Charlotte bought a painting of some whimsical owls: I bought 99c Osbourne family nodding head pens and a Peanuts baseball field scenario: we ate far too many chocolate covered espresso beans from the Godfather bookstore, home of the free-thinking North Coast Times Eagle whose clarity of design and sharp, grainy political cartoons almost put CTCL to shame. Later, waiting for the Amtrak train at Kelso, huddled in the car against the bitter cold, Charlotte had near hysterics at Rich’s phone battle against an automated train schedule and a second-hand store named ‘Not Too Shabby’. (What? So it was just shabby enough?)
We rushed towards the station building that looked cosy, brightly-lit and warm, only to find it locked. It wasn’t too shabby a deal, though. Outside, on a quilt cover resting on a table, was our consolation prize; a mass of out-of-date candy.
I flew a glider from the column overlooking Astoria that circled the field several times; avoiding pockets of mist that lingered spookily round trees; missing parking lots and warmly wrapped heads; turning tail, lifting, dipping free; and it seemed to carry us all the way down to distant shores in Washington state parks, across Wile E Coyote bridges and expanses of water that glistened a brilliant blue in the sunset, past homely theatres with sofas left out from the previous day’s marathon screening of Lord Of The Rings, past the Pig N’ Pancake outlets and food co-ops and streets festooned with Christmas lights and nodding reindeer, back to our double futon bed, sleep enlivened by the shouts of drunken hipsters. Heidi drove us to a Subway’s, where they asked if we wanted white or yellow cheese.

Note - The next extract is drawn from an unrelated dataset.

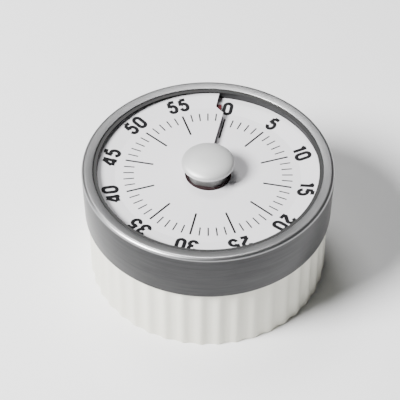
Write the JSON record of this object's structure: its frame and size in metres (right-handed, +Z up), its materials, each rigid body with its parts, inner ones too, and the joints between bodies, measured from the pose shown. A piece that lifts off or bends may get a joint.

The first evening there, both Alicia and Heidi referred to me as “an author”. Really?
The second night, we watched Donnie Darko. It seemed oddly apposite.
Posted on Monday, January 3rd, 2005by Everett True





Sorry Everett,
A night or two before you arrived I lent Heidie my copy of a book you wrote called Live Through This.
It might have been a mistake. She thought you were going to be spooky.
That’s probably also why she thought you were an author. She was confused.